LimitRanges and ResourceQuotas#
LimitRange sets default and maximum resource values per container in a namespace. Use it to prevent anyone from deploying pods without resource requests:
apiVersion: v1
kind: LimitRange
metadata:
name: default-resources
namespace: production
spec:
limits:
- type: Container
default:
cpu: 250m
memory: 256Mi
defaultRequest:
cpu: 100m
memory: 128Mi
max:
cpu: "2"
memory: 2Gi
min:
cpu: 50m
memory: 64MiResourceQuota caps the total resources consumed by all pods in a namespace:
apiVersion: v1
kind: ResourceQuota
metadata:
name: compute-quota
namespace: production
spec:
hard:
requests.cpu: "10"
requests.memory: 20Gi
limits.cpu: "20"
limits.memory: 40Gi
pods: "50"When a ResourceQuota is active, every pod must specify requests and limits for the resources being quota’d.

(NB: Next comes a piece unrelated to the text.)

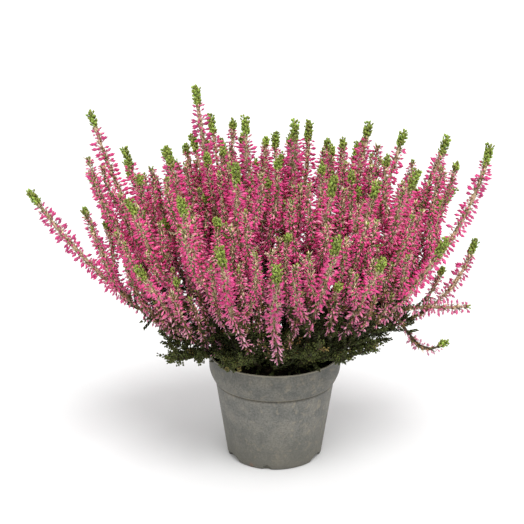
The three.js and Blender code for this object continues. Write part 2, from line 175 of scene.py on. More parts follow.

If you enable a memory quota but a pod does not have a memory request, the pod will be rejected. This is why LimitRange with defaults should always accompany ResourceQuota.
Vertical Pod Autoscaler#
The Vertical Pod Autoscaler (VPA) monitors actual resource usage and recommends (or automatically applies) better request/limit values. Run it in recommendation mode first:
apiVersion: autoscaling.k8s.io/v1
kind: VerticalPodAutoscaler
metadata:
name: web-api-vpa
spec:
targetRef:
apiVersion: apps/v1
kind: Deployment
name: web-api
updatePolicy:
updateMode: "Off" # "Off" = recommend only, "Auto" = apply changesCheck recommendations with:
kubectl describe vpa web-api-vpaVPA and HPA (Horizontal Pod Autoscaler) can conflict if both try to scale based on CPU. If you use both, have HPA scale on custom metrics and VPA handle resource sizing.
Practical Recommendations#
- Always set memory limits. An unconstrained container can take down the entire node.
- Consider omitting CPU limits to avoid throttling. Use CPU requests to guarantee scheduling.
- Start with generous limits and tighten based on VPA recommendations or
kubectl top poddata over a week. - Set LimitRange defaults on every namespace so no pod runs without resources defined.
- For production databases: Guaranteed QoS with requests equal to limits.